MARTEDI 10 MARZO

Dal Vangelo secondo Matteo

In quel tempo, Gesù si rivolse alla folla e ai suoi discepoli dicendo:
«Sulla cattedra di Mosè si sono seduti gli scribi e i farisei. Praticate e osservate tutto ciò che vi dicono, ma non agite secondo le loro opere, perché essi dicono e non fanno. Legano infatti fardelli pesanti e difficili da portare e li pongono sulle spalle della gente, ma essi non vogliono muoverli neppure con un dito.
Tutte le loro opere le fanno per essere ammirati dalla gente: allargano i loro filattèri e allungano le frange; si compiacciono dei posti d’onore nei banchetti, dei primi seggi nelle sinagoghe, dei saluti nelle piazze, come anche di essere chiamati “rabbì” dalla gente.
Ma voi non fatevi chiamare “rabbì”, perché uno solo è il vostro Maestro e voi siete tutti fratelli. E non chiamate “padre” nessuno di voi sulla terra, perché uno solo è il Padre vostro, quello celeste. E non fatevi chiamare “guide”, perché uno solo è la vostra Guida, il Cristo.
Chi tra voi è più grande, sarà vostro servo; chi invece si esalterà, sarà umiliato e chi si umilierà sarà esaltato».

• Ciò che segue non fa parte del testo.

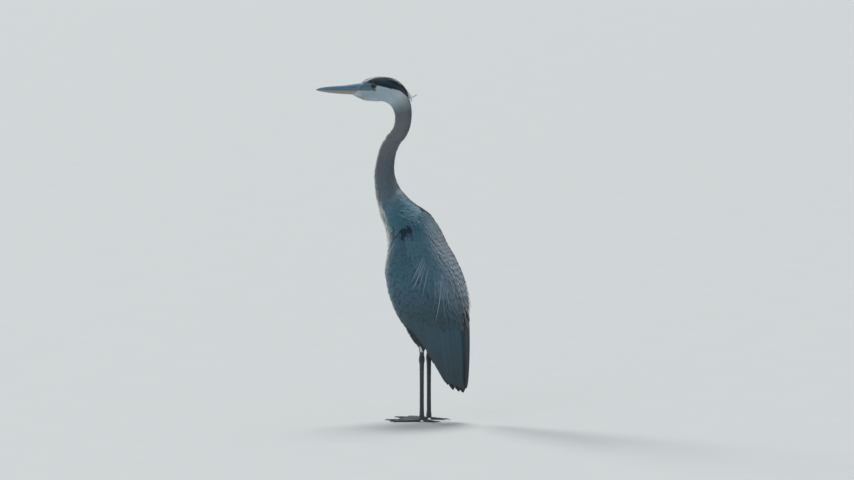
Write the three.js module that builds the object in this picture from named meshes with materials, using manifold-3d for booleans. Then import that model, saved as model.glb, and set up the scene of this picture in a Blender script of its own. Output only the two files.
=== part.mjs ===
// Great blue heron (Ardea herodias): a life-size still model, standing upright and alert, head turned to
// its left. Millimetres, +Z up. The bird faces -X and its left side is -Y. The origin lies on the floor,
// under the middle of the outline. Most pieces are closed tubes or shells, laid on oval sections that a
// few stations give.
import * as THREE from "three";
import { mergeVertices } from "three/addons/utils/BufferGeometryUtils.js";
import Module from "manifold-3d";

const wasm = await Module();
wasm.setup();

// ---------------------------------------------------------------- driving dimensions
const GAP = 0.3; // clearance between pieces that touch
const ROOM = 0.9; // clearance of the thigh, which is cut by all that folds over it
const FACET_TOLERANCE = 0.15; // faces flatter than this are merged
const HEAD_TURN = 15; // degrees the head looks to its left
const NAPE_X = -71; // the head turns about a vertical line through here
const BILL_TIP_X = -320.4;
const GAPE_Z = 958; // height of the line between the two halves of the bill
const EYE = { x: -151.5, z: 970.5, side: 15.2, radius: 8.2 };
const LEG_SPREAD = 30; // each foot's distance from the middle plane
const LEG_X = 1;
const LEG_DEPTH = 1.35; // legs are deeper than they are broad
const HOCK_Z = 181;
const ANKLE_Z = 17;
const TOE_PAD = 4.6; // radius of a toe at its root
const SOLE_CUT = 0.9; // how much the floor flattens each pad
const FLIGHT_FEATHERS = 7; // secondaries and tertials that show on a folded wing
const PRIMARIES = 5;
const TAIL_FEATHERS = 6;
const WING_TIP_Z = 80;
const CROWN_PLUME_LIFT = 2.6; // how far the plumes of the hind crown lie off the head
const COVERT_ROW = 5;

// Head and neck, from the chin back over the nape and down into the breast. "back" is the half depth on
// the crown and hind-neck side, "front" on the throat side, and "side" the half breadth.
const HEAD_NECK = [
  { x: -217, z: 944.5, back: 3, front: 3, side: 4, turn: HEAD_TURN },
  { x: -207, z: 947, back: 8, front: 8.5, side: 9.5, turn: HEAD_TURN },
  { x: -193.5, z: 953, back: 19, front: 18.5, side: 14, turn: HEAD_TURN },
  { x: -182.5, z: 956, back: 24.5, front: 25, side: 16.5, turn: HEAD_TURN },
  { x: -169.5, z: 959, back: 31.5, front: 31.5, side: 19.5, turn: HEAD_TURN },
  { x: -155.5, z: 961, back: 34, front: 35, side: 21.5, turn: HEAD_TURN },
  { x: -135.5, z: 962, back: 36.3, front: 36.5, side: 25, turn: HEAD_TURN },
  { x: -113.5, z: 957, back: 39, front: 34, side: 27, turn: HEAD_TURN },
  { x: -93, z: 945, back: 35, front: 32, side: 26.5, turn: HEAD_TURN },
  { x: -77, z: 924, back: 30, front: 28, side: 23.5, turn: HEAD_TURN },
  { x: -67.5, z: 893, back: 25.5, front: 25.5, side: 20.5, turn: 12 },
  { x: -69, z: 861, back: 24, front: 24, side: 19.5, turn: 6 },
  { x: -78.7, z: 836, back: 23.2, front: 23.2, side: 19, turn: 0 },
  { x: -97, z: 813.5, back: 23.8, front: 23.8, side: 19.5, turn: 0 },
  { x: -113.3, z: 784, back: 25.8, front: 25.8, side: 21, turn: 0 },
  { x: -122, z: 749, back: 27.3, front: 27.3, side: 23, turn: 0 },
  { x: -125, z: 711, back: 30.7, front: 30.7, side: 26, turn: 0 },
  { x: -119, z: 676, back: 35.5, front: 35, side: 30, turn: 0 },
  { x: -108.5, z: 644.5, back: 42, front: 40, side: 37, turn: 0 },
  { x: -91, z: 607, back: 48, front: 45, side: 43, turn: 0 },
  { x: -75, z: 567, back: 44, front: 41, side: 47, turn: 0 },
  { x: -65, z: 524, back: 38, front: 34, side: 45, turn: 0 },
];
const NECK_POWER = 2.2;

// Level sections of the trunk, and of the plumage that the folded wings wrap round it. "a" is the half
// depth along X and "b" the half breadth. "wing" is how far round from the middle of the back the front
// edge of the wing comes, and "cape" how far the long feathers of the shoulders do, both in degrees.
const TRUNK = [
  { z: 600, x: -31, a: 5, b: 5 },
  { z: 596, x: -31, a: 20, b: 18 },
  { z: 585, x: -31, a: 33, b: 30 },
  { z: 565, x: -31, a: 48, b: 48 },
  { z: 530, x: -27, a: 63, b: 57 },
  { z: 480, x: -19, a: 84, b: 66 },
  { z: 430, x: -10, a: 97, b: 69 },
  { z: 380, x: 0.5, a: 100, b: 67 },
  { z: 330, x: 12, a: 96, b: 60 },
  { z: 290, x: 24, a: 81, b: 47 },
  { z: 260, x: 36, a: 64, b: 40 },
  { z: 235, x: 56, a: 42, b: 32 },
  { z: 222, x: 65, a: 25, b: 22 },
  { z: 215, x: 70, a: 7, b: 7 },
];
const TRUNK_POWER = 2.3;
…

Un pensiero per la giornata:

Ci sono dei momenti, nella nostra storia, che più di altri ci fanno riconoscere TUTTI UGUALI. Questa sensazione emerge in modo particolarmente netta in questi giorni: davanti ai numeri dei morti, alle emergenze, ai pericoli della pandemia, ai proclami allarmanti dei notiziari televisivi, sembra che anche le “guide” diventino come i “guidati”, le distanze si accorcino, e, quello che fino a poco tempo fa sembrava automatico, salti in aria con tutto il suo meccanismo apparentemente oleato e funzionante. Il Vangelo  di Gesù ce lo aveva  già suggerito molto prima dell’emergenza contemporanea: “non fatevi chiamare “rabbì”, perché uno solo è il vostro Maestro e voi siete tutti fratelli”.  Prima o poi, infatti, la vita ti mette di fronte alla realtà e ti ripete, con Gesù, che la più bella forma di verità del nostro essere uomini e donne è quella di vincere la tentazione di sederci sempre “in cattedra”  – per mostrare che gli unici vincenti siamo noi – per sederci di nuovo ai banchi della scuola della concretezza, che, continuamente scardina le certezze, ma è in grado, se si  vuole  imparare, di sorprenderci positivamente e inaugurare orizzonti inediti. Il problema non è l’umiliazione o l’esaltazione,  ma la sana armonia di una fraternità riscoperta, che parte  dall’osservazione di piccole regole che fanno bene non solo a chi le pratica, ma anche agli altri. Perchè, giustamente, siamo tutti fratelli e la casa-mondo è di tutti!

Per riflettere …

Io sono sempre “in cattedra” o so mettermi al banco di scuola? 

Cosa sto imparando di nuovo in questi giorni?